Supplied records —
★ ★ ★ ★

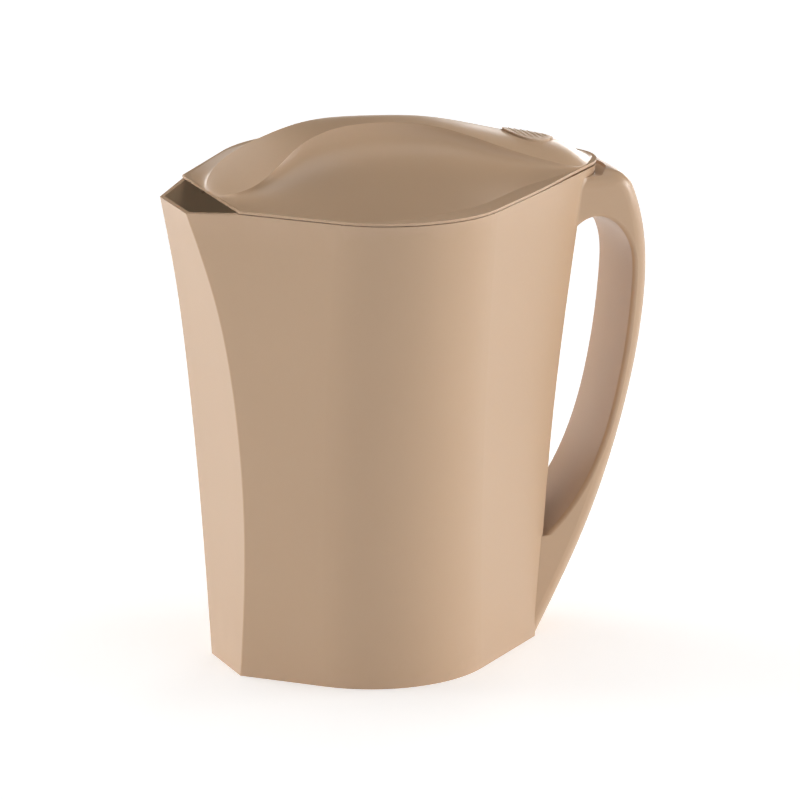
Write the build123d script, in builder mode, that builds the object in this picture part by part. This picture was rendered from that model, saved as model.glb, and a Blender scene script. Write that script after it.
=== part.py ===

★ ★ ★ ★

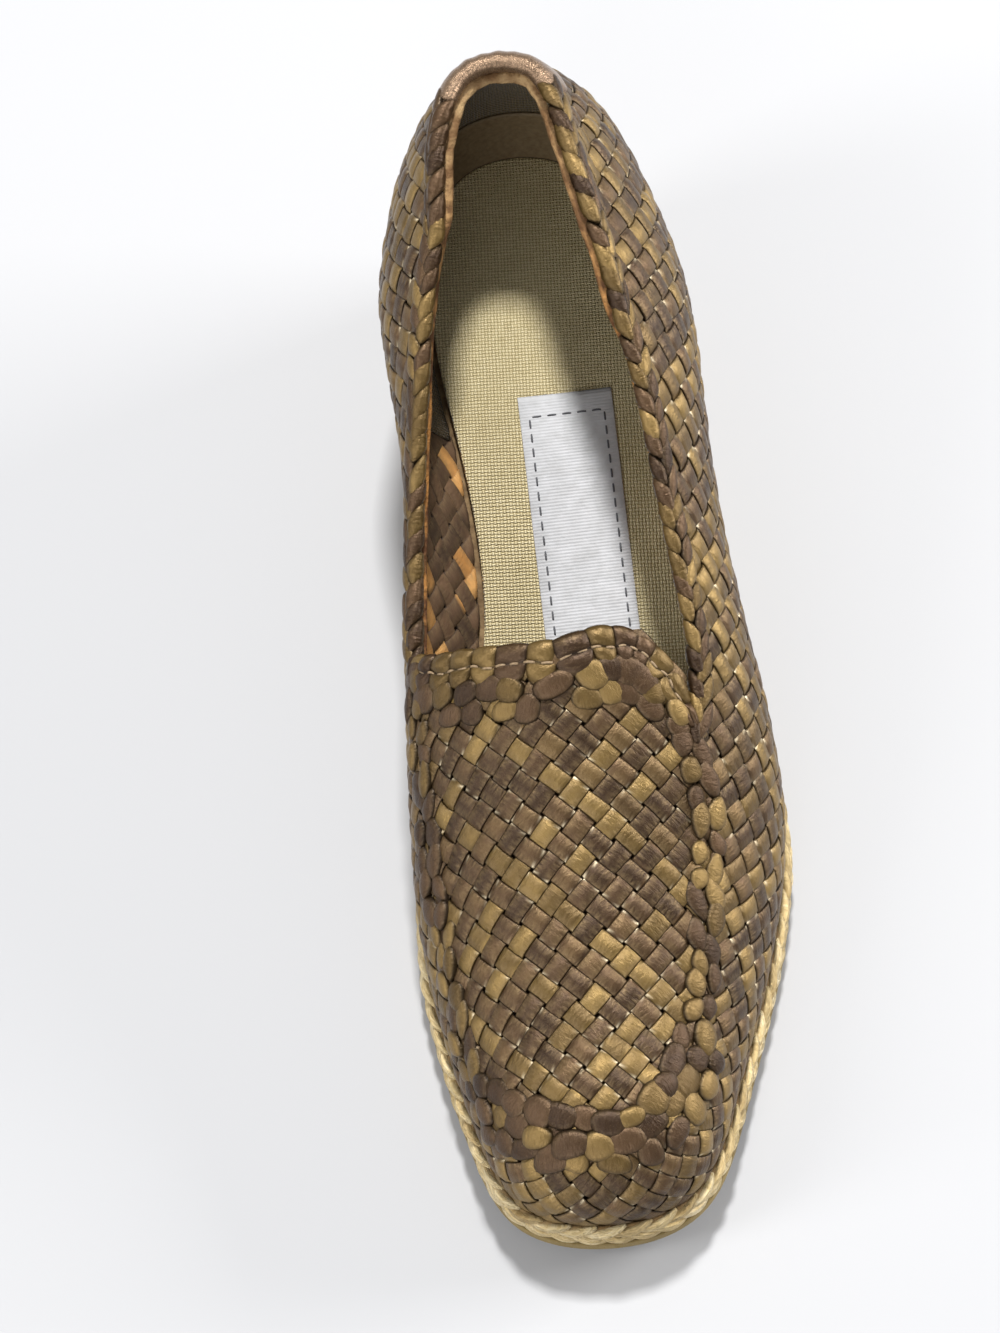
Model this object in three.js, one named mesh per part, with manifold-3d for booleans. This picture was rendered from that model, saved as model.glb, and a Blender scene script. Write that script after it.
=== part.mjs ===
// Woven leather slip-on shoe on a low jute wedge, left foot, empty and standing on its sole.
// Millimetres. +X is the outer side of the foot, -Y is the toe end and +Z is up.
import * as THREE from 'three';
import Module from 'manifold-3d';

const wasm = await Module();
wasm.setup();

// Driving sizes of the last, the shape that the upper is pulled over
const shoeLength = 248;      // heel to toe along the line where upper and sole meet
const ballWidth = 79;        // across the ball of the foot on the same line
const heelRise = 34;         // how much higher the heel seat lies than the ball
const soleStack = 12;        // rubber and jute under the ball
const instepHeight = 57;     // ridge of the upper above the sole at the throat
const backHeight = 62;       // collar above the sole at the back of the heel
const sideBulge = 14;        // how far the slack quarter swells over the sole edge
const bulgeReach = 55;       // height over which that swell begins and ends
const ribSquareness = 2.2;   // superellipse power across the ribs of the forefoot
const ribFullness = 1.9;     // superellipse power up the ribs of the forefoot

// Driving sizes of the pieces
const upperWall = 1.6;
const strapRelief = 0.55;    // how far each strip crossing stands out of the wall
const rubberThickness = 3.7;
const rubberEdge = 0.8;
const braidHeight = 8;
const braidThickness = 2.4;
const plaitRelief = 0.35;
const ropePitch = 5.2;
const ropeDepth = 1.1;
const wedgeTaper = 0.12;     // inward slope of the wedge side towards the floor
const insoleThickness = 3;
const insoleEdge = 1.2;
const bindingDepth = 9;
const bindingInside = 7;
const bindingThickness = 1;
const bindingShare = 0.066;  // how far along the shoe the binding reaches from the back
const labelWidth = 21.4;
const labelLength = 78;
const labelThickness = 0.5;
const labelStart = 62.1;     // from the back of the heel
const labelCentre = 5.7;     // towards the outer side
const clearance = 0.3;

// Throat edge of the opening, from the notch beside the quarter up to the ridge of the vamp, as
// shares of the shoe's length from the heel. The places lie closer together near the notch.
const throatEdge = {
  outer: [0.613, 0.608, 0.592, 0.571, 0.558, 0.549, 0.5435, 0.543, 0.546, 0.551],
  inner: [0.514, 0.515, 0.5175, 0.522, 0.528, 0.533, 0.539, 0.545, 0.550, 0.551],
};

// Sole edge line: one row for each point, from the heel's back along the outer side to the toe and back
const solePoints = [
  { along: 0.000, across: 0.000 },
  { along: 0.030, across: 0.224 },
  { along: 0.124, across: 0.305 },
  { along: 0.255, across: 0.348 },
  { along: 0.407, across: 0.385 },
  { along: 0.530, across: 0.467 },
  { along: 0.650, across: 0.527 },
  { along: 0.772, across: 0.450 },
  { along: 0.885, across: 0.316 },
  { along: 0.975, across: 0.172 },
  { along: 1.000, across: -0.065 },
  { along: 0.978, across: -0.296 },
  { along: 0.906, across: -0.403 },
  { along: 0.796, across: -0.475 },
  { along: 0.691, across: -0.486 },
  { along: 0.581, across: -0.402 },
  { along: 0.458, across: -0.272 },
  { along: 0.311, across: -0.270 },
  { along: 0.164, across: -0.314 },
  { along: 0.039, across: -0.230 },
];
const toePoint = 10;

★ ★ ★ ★

Work to complete — Of all the entries above, repeat only the lines from the line that has "Model this object" to the line that has "wasm.setup();", both lines included, exactly.

Completed exercise —
Model this object in three.js, one named mesh per part, with manifold-3d for booleans. This picture was rendered from that model, saved as model.glb, and a Blender scene script. Write that script after it.
=== part.mjs ===
// Woven leather slip-on shoe on a low jute wedge, left foot, empty and standing on its sole.
// Millimetres. +X is the outer side of the foot, -Y is the toe end and +Z is up.
import * as THREE from 'three';
import Module from 'manifold-3d';

const wasm = await Module();
wasm.setup();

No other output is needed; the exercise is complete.